Agora estamos desde o início do mês sem conseguir mandar mercadorias para lá”,
conta Thiago Camargo, gerente comercial da Soft Sistemas Eletrônicos, que produz
componentes automotivos em Curitiba e Pato Branco (Sudoeste do estado).
Desde o início das restrições, a empresa deveria ter enviado à Argentina
2,6 mil kits de travas elétricas, 4,5 mil chicotes (cabos) para vidro elétrico
e 2 mil módulos de levantamento de vidro. “E a autorização solicitada pelo
nosso importador na Argentina simplesmente não sai”, diz Thiago. De 15% a 20%
da produção da Soft é vendida para o mercado argentino.
Há empresas em situação mais dramática. Cerca de 90% do faturamento do
escritório de exportação DDB, de Curitiba, que negocia componentes automotivos
feitos no Paraná e em São Paulo, vêm de vendas feitas ao país. “Já deveria ter
despachado duas cargas neste mês. O mais desesperador é que nenhuma autoridade
argentina consegue passar informações concretas sobre a análise dos pedidos”,
diz Cleny Felipe Godoi, gerente de exportação da DDB.
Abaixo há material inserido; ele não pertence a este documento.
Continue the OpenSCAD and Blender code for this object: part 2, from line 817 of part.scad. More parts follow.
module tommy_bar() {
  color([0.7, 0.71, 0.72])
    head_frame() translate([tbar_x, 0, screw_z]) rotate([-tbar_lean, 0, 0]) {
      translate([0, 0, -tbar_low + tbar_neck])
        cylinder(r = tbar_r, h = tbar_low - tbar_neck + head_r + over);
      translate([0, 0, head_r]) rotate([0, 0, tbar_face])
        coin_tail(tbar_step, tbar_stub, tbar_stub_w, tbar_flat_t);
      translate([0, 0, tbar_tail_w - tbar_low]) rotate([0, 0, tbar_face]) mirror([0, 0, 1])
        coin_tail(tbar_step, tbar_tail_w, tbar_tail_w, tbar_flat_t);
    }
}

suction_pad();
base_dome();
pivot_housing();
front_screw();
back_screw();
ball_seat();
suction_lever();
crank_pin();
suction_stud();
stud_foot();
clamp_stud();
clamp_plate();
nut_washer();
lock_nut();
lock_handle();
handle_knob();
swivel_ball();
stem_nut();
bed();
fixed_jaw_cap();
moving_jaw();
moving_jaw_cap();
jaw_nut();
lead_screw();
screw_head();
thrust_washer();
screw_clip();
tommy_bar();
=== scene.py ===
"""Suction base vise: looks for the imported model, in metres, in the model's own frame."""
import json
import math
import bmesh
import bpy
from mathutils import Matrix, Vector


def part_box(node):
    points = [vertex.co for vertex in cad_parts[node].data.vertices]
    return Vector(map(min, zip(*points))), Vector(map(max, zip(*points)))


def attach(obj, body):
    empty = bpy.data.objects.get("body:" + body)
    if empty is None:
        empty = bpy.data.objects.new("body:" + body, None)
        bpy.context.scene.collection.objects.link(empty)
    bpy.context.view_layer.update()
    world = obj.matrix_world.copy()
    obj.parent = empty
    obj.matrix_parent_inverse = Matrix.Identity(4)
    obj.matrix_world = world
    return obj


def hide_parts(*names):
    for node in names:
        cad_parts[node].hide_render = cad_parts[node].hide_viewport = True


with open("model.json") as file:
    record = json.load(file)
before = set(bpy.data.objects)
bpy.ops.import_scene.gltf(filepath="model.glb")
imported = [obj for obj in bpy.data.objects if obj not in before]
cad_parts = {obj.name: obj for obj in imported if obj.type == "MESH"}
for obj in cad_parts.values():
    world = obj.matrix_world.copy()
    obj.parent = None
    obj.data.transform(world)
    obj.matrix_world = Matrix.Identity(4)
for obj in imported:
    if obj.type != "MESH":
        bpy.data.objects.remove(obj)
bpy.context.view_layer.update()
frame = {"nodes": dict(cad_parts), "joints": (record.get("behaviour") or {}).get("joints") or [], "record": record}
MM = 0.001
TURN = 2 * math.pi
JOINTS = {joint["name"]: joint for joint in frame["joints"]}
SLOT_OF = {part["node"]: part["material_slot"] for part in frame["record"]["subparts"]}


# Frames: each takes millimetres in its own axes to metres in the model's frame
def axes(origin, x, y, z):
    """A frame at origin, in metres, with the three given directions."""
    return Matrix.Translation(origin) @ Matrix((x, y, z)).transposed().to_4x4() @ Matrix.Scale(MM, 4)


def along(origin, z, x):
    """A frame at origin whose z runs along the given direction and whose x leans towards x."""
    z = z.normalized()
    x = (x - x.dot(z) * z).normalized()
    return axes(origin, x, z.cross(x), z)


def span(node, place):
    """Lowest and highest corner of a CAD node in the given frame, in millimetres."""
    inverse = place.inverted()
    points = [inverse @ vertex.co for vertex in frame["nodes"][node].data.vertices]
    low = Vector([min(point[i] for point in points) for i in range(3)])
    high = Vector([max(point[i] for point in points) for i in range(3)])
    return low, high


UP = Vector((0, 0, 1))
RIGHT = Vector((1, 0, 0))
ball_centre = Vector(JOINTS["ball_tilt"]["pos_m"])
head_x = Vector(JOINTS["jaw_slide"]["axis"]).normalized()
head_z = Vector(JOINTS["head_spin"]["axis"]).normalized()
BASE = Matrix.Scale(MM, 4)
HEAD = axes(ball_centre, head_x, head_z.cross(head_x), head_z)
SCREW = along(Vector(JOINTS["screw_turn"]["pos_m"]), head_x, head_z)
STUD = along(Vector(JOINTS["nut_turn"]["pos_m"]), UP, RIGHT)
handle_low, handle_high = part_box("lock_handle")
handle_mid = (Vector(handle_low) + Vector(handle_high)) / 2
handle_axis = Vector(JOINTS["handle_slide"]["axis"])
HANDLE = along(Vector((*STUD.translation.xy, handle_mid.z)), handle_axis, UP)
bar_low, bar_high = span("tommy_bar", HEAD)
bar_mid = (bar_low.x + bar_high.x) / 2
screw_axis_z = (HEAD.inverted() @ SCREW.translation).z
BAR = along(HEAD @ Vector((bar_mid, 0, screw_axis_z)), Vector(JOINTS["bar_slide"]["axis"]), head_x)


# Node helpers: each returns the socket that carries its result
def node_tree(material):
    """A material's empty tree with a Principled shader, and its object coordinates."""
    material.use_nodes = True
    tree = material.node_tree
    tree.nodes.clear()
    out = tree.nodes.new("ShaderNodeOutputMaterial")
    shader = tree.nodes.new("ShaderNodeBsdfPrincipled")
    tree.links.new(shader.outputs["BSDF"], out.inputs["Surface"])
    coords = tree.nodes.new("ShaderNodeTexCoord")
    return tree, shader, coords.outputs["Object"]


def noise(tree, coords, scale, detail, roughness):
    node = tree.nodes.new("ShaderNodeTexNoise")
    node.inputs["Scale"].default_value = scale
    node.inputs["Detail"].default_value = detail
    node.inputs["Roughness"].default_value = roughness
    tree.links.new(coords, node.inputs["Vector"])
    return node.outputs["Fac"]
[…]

Pressionadas, empresas deslocam parte da produção
Há vários anos a Argentina vem erguendo barreiras não tarifárias com o
intuito de frear as compras de produtos brasileiros e, assim, acabar com o
déficit no comércio bilateral – o último superávit argentino nessa relação
ocorreu em 2003. Antes das novas medidas, os argentinos já haviam criado
obstáculos contra eletrodomésticos de linha branca, máquinas agrícolas, pneus e
calçados, entre outros.
Trata-se de uma espécie de chantagem, uma tentativa de atrair
fabricantes ao território nacional, igual à que o Brasil faz ao elevar
substancialmente a tributação de carros importados. E, em muitos casos, funciona.
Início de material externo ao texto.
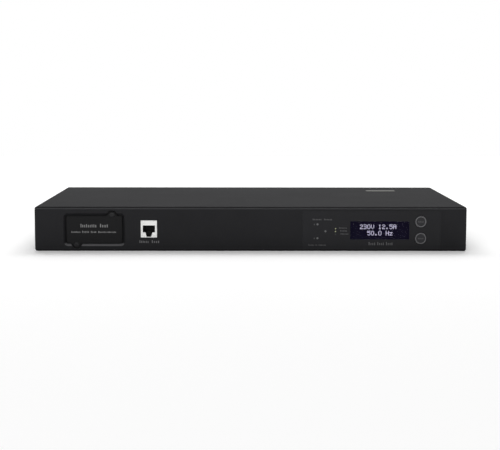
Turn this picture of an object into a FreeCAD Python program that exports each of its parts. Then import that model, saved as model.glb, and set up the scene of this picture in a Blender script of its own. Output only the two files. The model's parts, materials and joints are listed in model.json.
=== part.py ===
import FreeCAD, Part
import math
import os

# A one-unit rack power distribution unit with two mains inlets and an automatic transfer between them.
# Millimetres. X runs to the right as seen from the front, Y from the front to the back, Z up.
# The origin is under the middle of the bounding box, on the plane that the unit stands on.

# Body and sheet metal
body_width = 433.0
body_height = 44.4
body_depth = 240.0
sheet = 1.2
bend_outer = 2.0
fold_gap = 0.15
flange_width = 9.0
corner_slit = 0.5
lid_side_lift = 0.4

# Front bezel, a shallow moulding that clips to the front wall of the tray
bezel_wall = 2.5
bezel_depth = 6.0
bezel_edge = 1.8
bezel_corner = 2.2
bezel_rim = 1.8
lid_setback = 2.2
hook_width = 8.0
hook_arm = 1.5
hook_barb = 2.2
hook_reach = 2.4
hook_from_edge = 14.0
hook_from_jack = 30.0
hook_from_overlay = 25.0
hook_inset_z = 5.0

# Blank cover of the expansion slot
blank_from_left = 59.7
blank_width = 55.5
blank_margin = 8.075
blank_corner = 1.6
blank_gap = 1.1
blank_thick = 2.0
blank_recess = 0.6
blank_bevel = 2.0
lobe_x = 17.8
lobe_rise = 1.65
lobe_base = 10.4
lobe_top = 4.6
lobe_reach = 4.55
lobe_corner = 1.4
blank_boss_radius = 3.1
blank_boss_inset = 1.6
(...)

No ano passado, a Case New Holland (CNH), que abastecia o mercado argentino com
colheitadeiras fabricadas em Curitiba, anunciou a construção de uma fábrica em
Córdoba meses depois de ter centenas de máquinas bloqueadas na fronteira. Uma
das dez empresas paranaenses que mais exportam para Argentina, a CNH não
informou se está tendo algum tipo de problema com a barreira mais recente.
No ano que vem, a multinacional japonesa Jtekt vai transferir para sua
fábrica de Buenos Aires cerca de 20% da produção de sistemas de direção que
hoje é feita em São José dos Pinhais (Região Metropolitana de Curitiba). A
decisão foi tomada ainda em 2010, segundo o diretor comercial e de engenharia
para o Mercosul, Lucio Pinto. Os sistemas de direção para os modelos Toyota Hilux
e GM Agile, hoje exportados para a Argentina, serão produzidos lá mesmo – o que
pode até resultar em demissões na fábrica paranaense.
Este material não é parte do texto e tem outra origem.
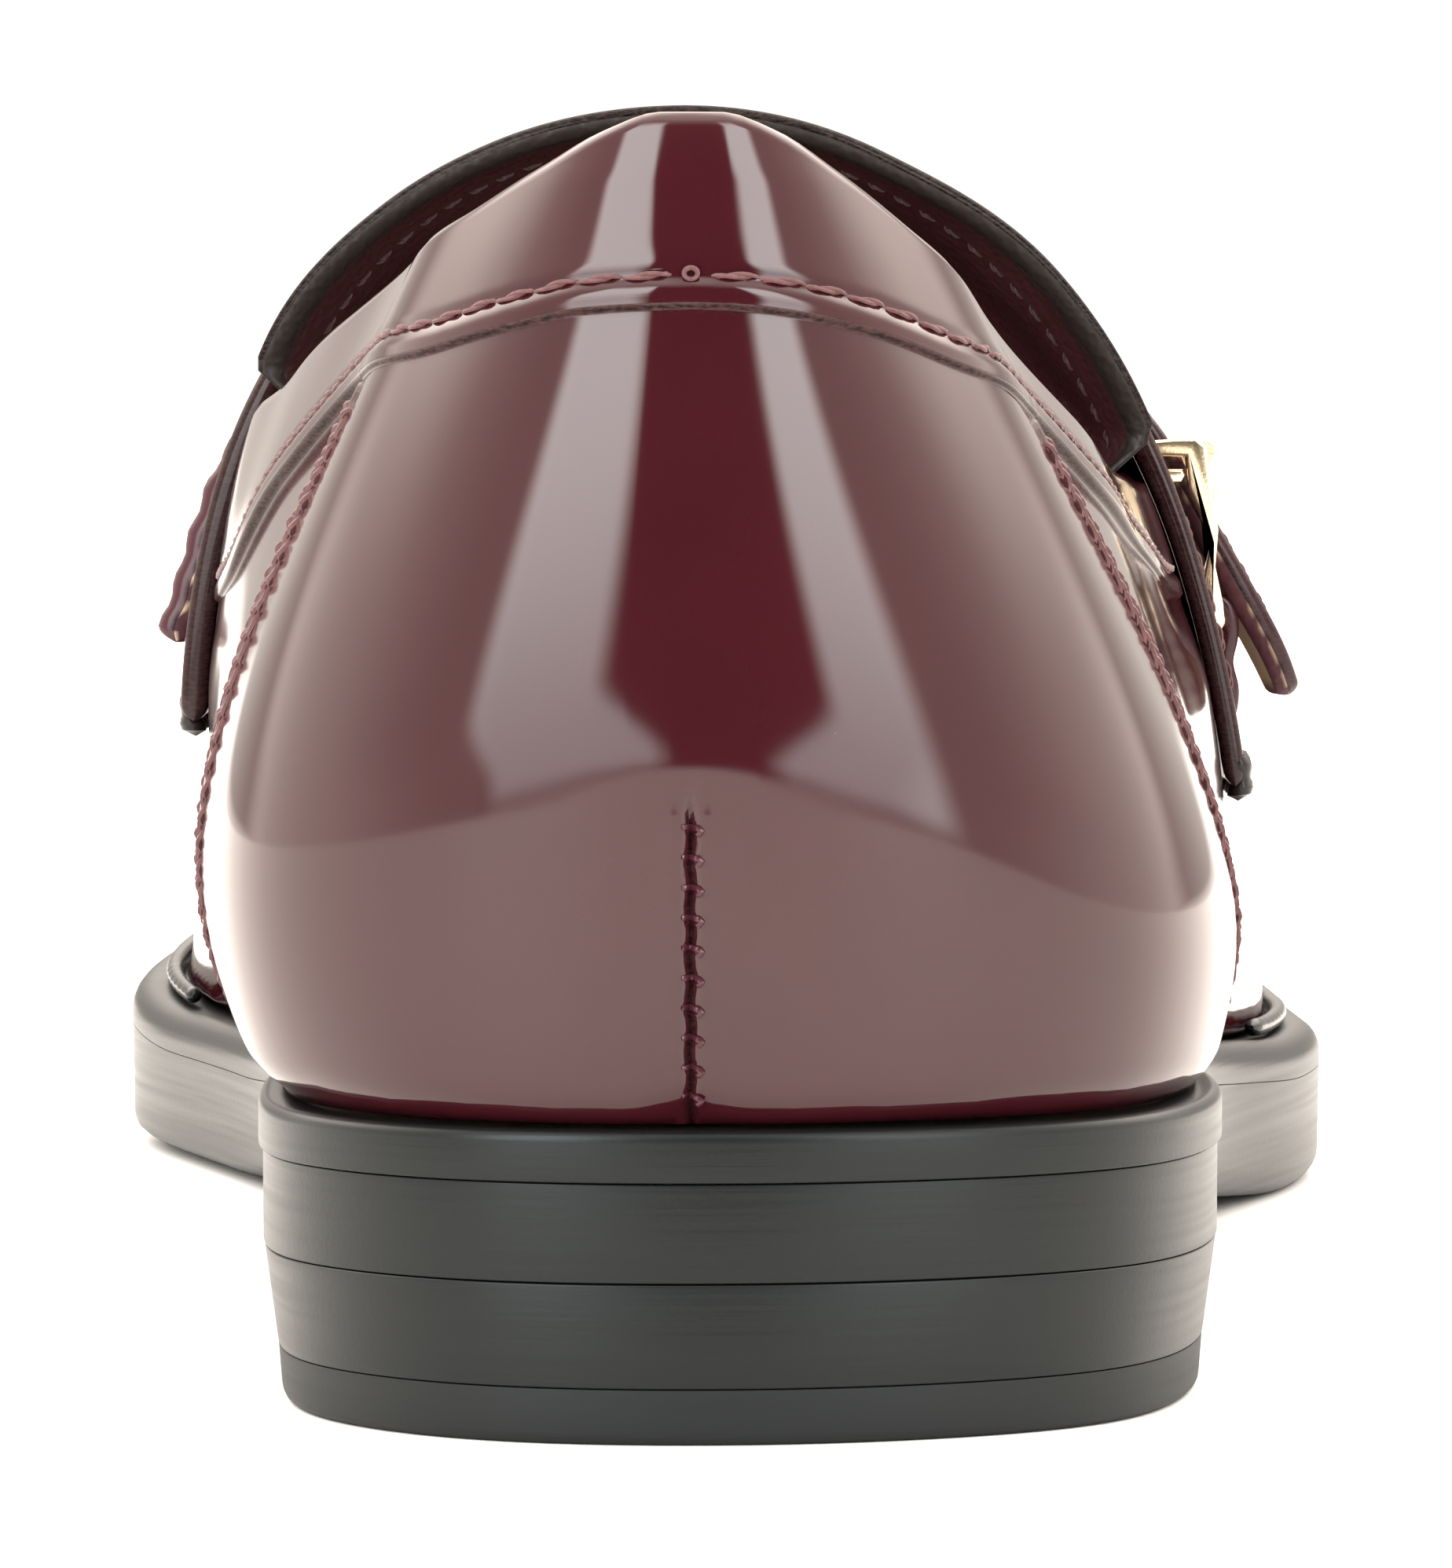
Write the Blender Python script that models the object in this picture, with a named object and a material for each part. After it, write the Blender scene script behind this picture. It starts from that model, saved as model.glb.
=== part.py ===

Nem essa decisão deixou a empresa imune às novas barreiras. Exportar está
difícil desde o fim de dezembro, segundo o diretor comercial. “Chegamos a ter
três contêineres parados. Na semana passada, nossa fábrica em Buenos Aires, que
recebe alguns componentes feitos aqui no Paraná, chegou a parar por falta de
peças”, diz o executivo. Cerca de 10% da produção de cremalheiras, válvulas e
tubos cilíndricos de São José é exportada para a unidade argentina.
Pela culatra
A situação descrita pelo diretor da Jtekt mostra que a adoção de
licenças não automáticas prejudica alguns setores da própria indústria
argentina. que estão ficando desabastecidos. “O tiro vai sair pela culatra.
Isso fica muito evidente no setor automotivo argentino, que mantém um
intercâmbio muito grande com o Brasil”, diz o presidente do Sindicato de
Exportação e Importação do Paraná (Sindiexpar), Zulfiro Bósio.
“Não há solução mágica para superar restrições”, diz especialista
As empresas prejudicadas pelas restrições argentinas não têm muito
a fazer a não ser torcer pelo sucesso das negociações entre os dois países,
capitaneadas pela Federação das Indústrias de São Paulo (Fiesp). O regime de
licenças não automáticas, adotado pela Argentina, é permitido pela Organização
Mundial do Comércio (OMC), desde que tais licenças sejam emitidas em até 60
dias.
Ainda que a Argentina descumpra esses prazos – o que já fez em
outras ocasiões –, só sofreria algum tipo de sanção se fosse acionada e
condenada na OMC. “O governo brasileiro pode até acionar o mecanismo de solução
de controvérsias do Mercosul ou da OMC, argumentando que as medidas distorcem o
livre comércio entre os países. Mas a solução demoraria anos, além de criar um
desgaste muito grande”, avalia André Luiz Bettega D’Ávila, advogado do setor de
Comércio Internacional da Andersen Ballão Advocacia.
Uma alternativa para o Brasil seria dar o troco na mesma moeda,
como fez no ano passado. Quando a Argentina retirou as licenças automáticas
para pneus, baterias e calçados, o governo brasileiro fez o mesmo em relação
aos automóveis fabricados no país vizinho, o que obrigou os argentinos a voltar
à mesa de negociações. “O problema de uma retaliação é que ela restringiria
ainda mais o fluxo de comércio, afetando as atividades de um grupo ainda maior
de empresas e mesmo de consumidores. Não há solução mágica”, diz D’Ávila.